ARRAN, ------- BUGLY, ------- FISH. My son was called lots of things, by lots of people. Most were terms of affection, but not all, --- especially some of the
things I called him from time to time. But, he always was, and forever will be ----- My son.
Arran was no angel, but he had a good heart. He always had an affinity for those less fortunate than himself. Even as a toddler he would go out of his way
to share his food, his toys, with the smaller, younger children around him.
As time progressed Arran evolved, and I detected some changes in him. I once read someone's description of a true Scotsman. --- " He'll give you his
last, --- and he'll take your last ". I have always considered that to be a fairly accurate description of my race. There must have been some Scottish blood
coursing through those veins because the description certainly applied to Arran.
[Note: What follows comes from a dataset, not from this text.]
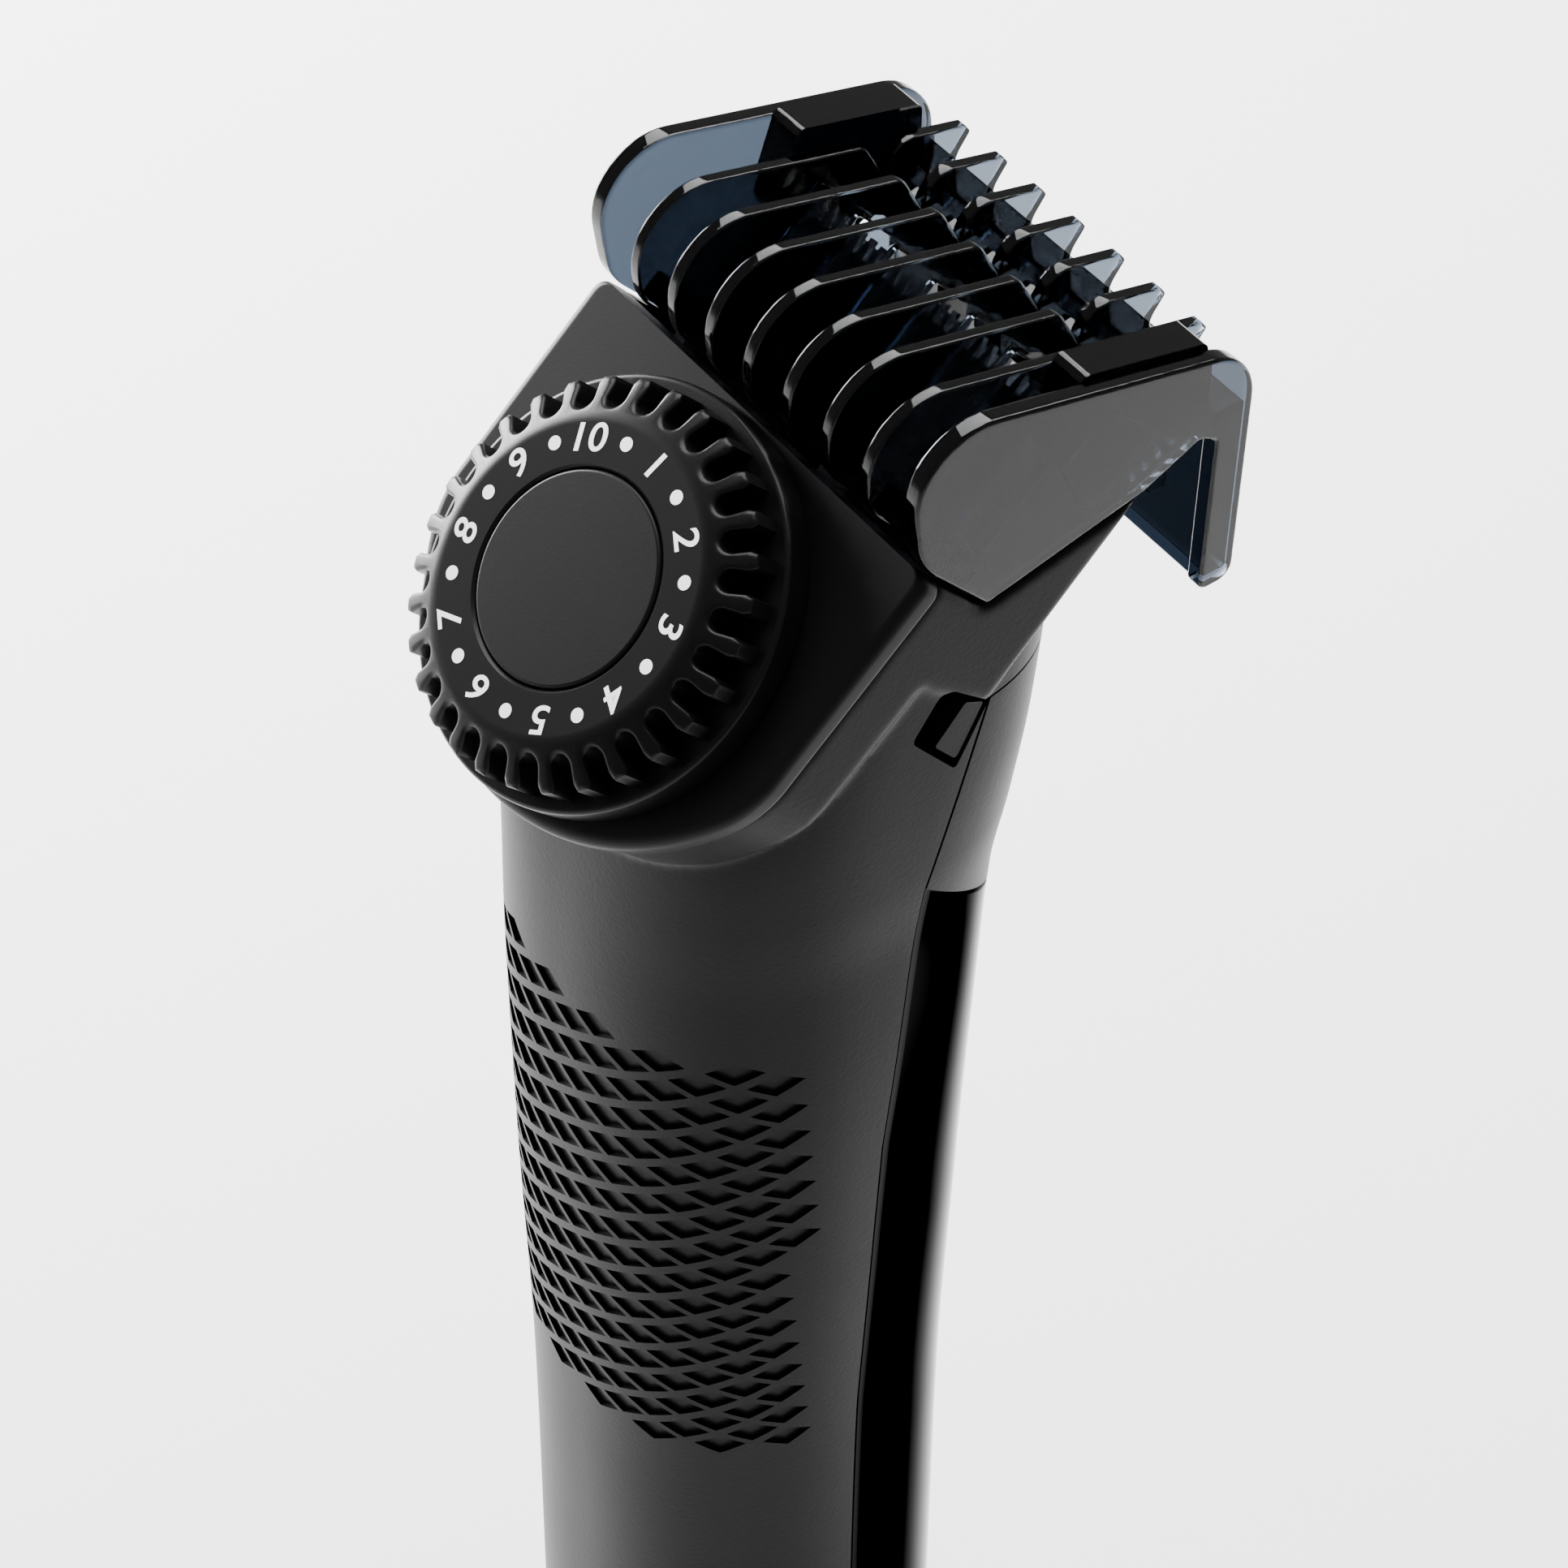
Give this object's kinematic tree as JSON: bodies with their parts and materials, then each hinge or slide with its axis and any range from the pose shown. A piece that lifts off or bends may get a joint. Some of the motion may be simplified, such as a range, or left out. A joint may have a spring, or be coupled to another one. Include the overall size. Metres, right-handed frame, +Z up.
{
  "type": "hair clipper",
  "caption": "Cordless hair clipper with a round handle, a leaning head, and a thumb wheel that slides its clear guide comb over the blade.",
  "frame": {"origin": "centre of the flat base, on the handle's axis", "axes": "+Z up the handle, -Y out of the side with the thumb wheel, +X to its right"},
  "size_m": [0.0404, 0.0578, 0.1778],
  "materials": {
    "housing": "matt with a fine leather grain",
    "gloss_panel": "piano gloss",
    "faceplate": "fine matt",
    "wheel": "satin",
    "button": "satin",
    "comb": "clear smoky blue",
    "inner_plastic": "matt",
    "steel": "ground",
    "spring_steel": "bright drawn",
    "brass": "turned",
    "board": "solder mask",
    "cell_wrap": "shrink film"
  },
  "bodies": {
    "body": {"front_housing": "housing", "rear_housing": "housing", "rear_gloss_panel": "gloss_panel", "faceplate": "faceplate", "base_cap": "housing", "charging_jack": "inner_plastic", "chassis": "inner_plastic", "rechargeable_cell": "cell_wrap", "cell_contacts": "brass", "circuit_board": "board", "board_screws": "steel", "housing_screws": "steel", "power_switch": "inner_plastic", "guide_frame": "inner_plastic", "frame_screws": "steel", "motor_bracket": "inner_plastic", "motor_can": "steel", "cutter_housing": "housing", "fixed_blade": "steel", "blade_screws": "steel", "blade_spring": "spring_steel", "wheel_axle": "steel", "detent_spring": "spring_steel", "button_spring": "spring_steel"},
    "wheel": {"zoom_wheel": "wheel"},
    "button": {"power_button": "button", "button_clip": "spring_steel"},
    "carriage": {"carriage": "inner_plastic", "follower_pin": "steel"},
    "comb": {"guide_comb": "comb"},
    "blade": {"moving_blade": "steel", "blade_yoke": "inner_plastic"},
    "rotor": {"motor_shaft": "steel", "eccentric": "brass"}
  },
  "joints": [
    {"name": "wheel_turn", "type": "hinge", "parent": "body", "child": "wheel", "pos_m": [0, -0.0103, 0.155], "axis": [0, -0.6756, 0.7373], "range_deg": [0, 324.2]},
    {"name": "button_press", "type": "slide", "parent": "body", "child": "button", "axis": [0, 0.6756, -0.7373], "range_m": [0, 0.0009], "stiffness_N_per_m": 300, "springref_m": -0.002, "deforming": ["button_spring"]},
    {"name": "carriage_slide", "type": "slide", "parent": "body", "child": "carriage", "axis": [0, 0.7373, 0.6756], "range_m": [0, 0.01064]},
    {"name": "comb_pull_off", "type": "slide", "parent": "carriage", "child": "comb", "axis": [0, 0.7373, 0.6756], "range_m": [0, 0.028]},
    {"name": "blade_stroke", "type": "slide", "parent": "body", "child": "blade", "axis": [1, 0, 0], "range_m": [-0.0012, 0.0012]},
    {"name": "motor_spin", "type": "hinge", "parent": "body", "child": "rotor", "pos_m": [0, 0.00596, 0.14318], "axis": [0, 0.7373, 0.6756], "continuous": true}
  ],
  "couplings": [
    {"joint": "wheel_turn", "follows": "carriage_slide", "rad_per_m": 531.47}
  ]
}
The struggle between us seemed to be linked directly to his growth rate.
He acquired the habit of "eyeballing" me, every few days. He'd walk right up to me, look me in the eye, and then walk away without saying a word. For the
life of me, I couldn't understand what it was all about. I could have asked, --- but pride prevented me from doing so.
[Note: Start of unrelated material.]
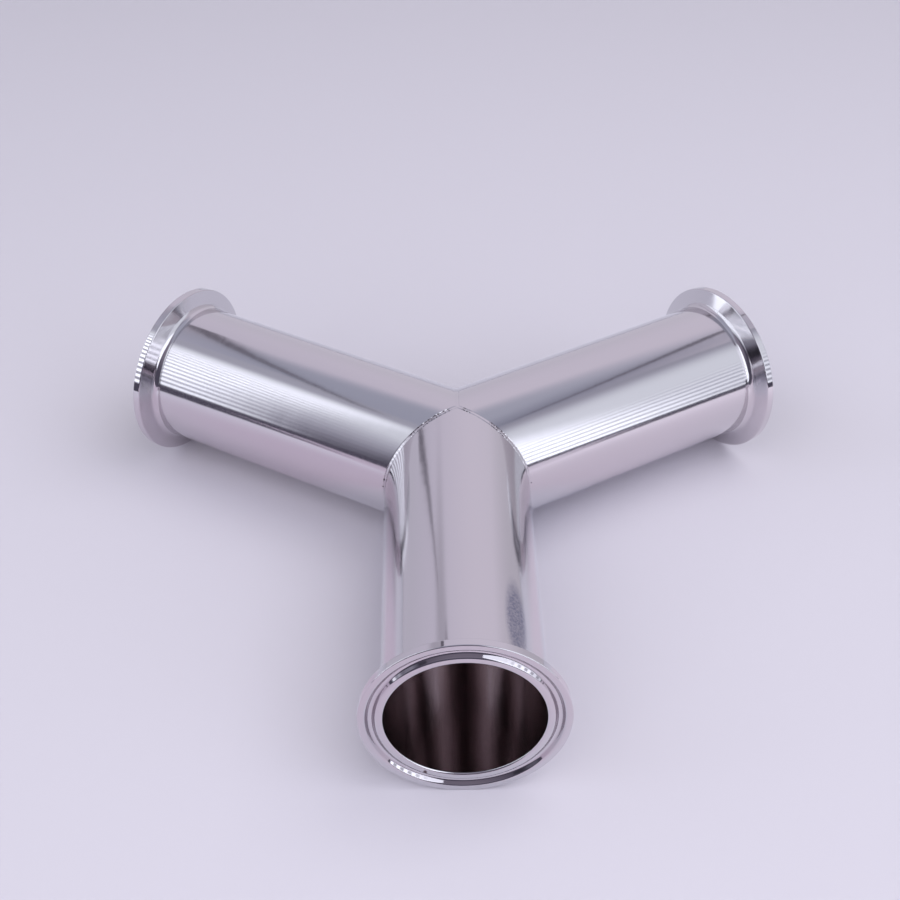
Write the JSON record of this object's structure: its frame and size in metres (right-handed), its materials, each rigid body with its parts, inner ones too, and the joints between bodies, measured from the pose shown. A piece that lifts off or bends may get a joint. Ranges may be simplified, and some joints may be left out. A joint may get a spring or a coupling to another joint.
{
  "type": "wye pipe fitting",
  "caption": "Equal wye of polished stainless tube, mitred and welded, with a turned hygienic clamp ferrule on each end, to split or join the flow in process pipework.",
  "frame": {"origin": "point where the three tube axes cross, at the centre of the branch", "axes": "+Z square to the level plane of the legs; -Y out along the front leg; the other legs at 30 and 150 degrees from +X"},
  "size_m": [0.2406, 0.2086, 0.064],
  "materials": {
    "tube": "mirror polished along the tube, faint polish lines",
    "ferrule": "fine turned and polished",
    "weld": "dressed and polished, small pits left"
  },
  "bodies": {
    "root": {"branch_weld": "weld", "front_tube": "tube", "front_ferrule": "ferrule", "right_tube": "tube", "right_ferrule": "ferrule", "left_tube": "tube", "left_ferrule": "ferrule"}
  },
  "joints": []
}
Then came the day when, before walking away, he simply SMILED. It was quite a while later when the answer dawned. For the first time in his life he'd
been looking DOWN at me. The "eyeballing" was replaced by "Hey Dad, I'm taller than you! "
Slowly but surely, this diminished, as did the struggle for dominance. It was as if he'd reached a pinnacle in his life. He no longer felt the need to assert
his dominance; it was enough that he'd outgrown me. He was a young man.
The change in Arran's confidence, stature and outlook during the last nine months of his young life were remarkable. He'd well and truly turned the corner.
Tragically, we will never see his true potential. But I know, within my heart, he'd have made me proud.
Let Justice Prevail
I brought up all of my children to respect other people and other people's property, to respect the law. If and when they didn't, they would suffer the
consequences. It was my absolute adherence to this principle more than any other, that lay at the root of any conflict my son Arran and I had.
A crime such as that committed against my son is intolerable in any civilised society. The law recognises as much, and provides for punishment that will
ensure at least, that others will not suffer again at the same hands, even if it does not prevent recurrence at the hands of others.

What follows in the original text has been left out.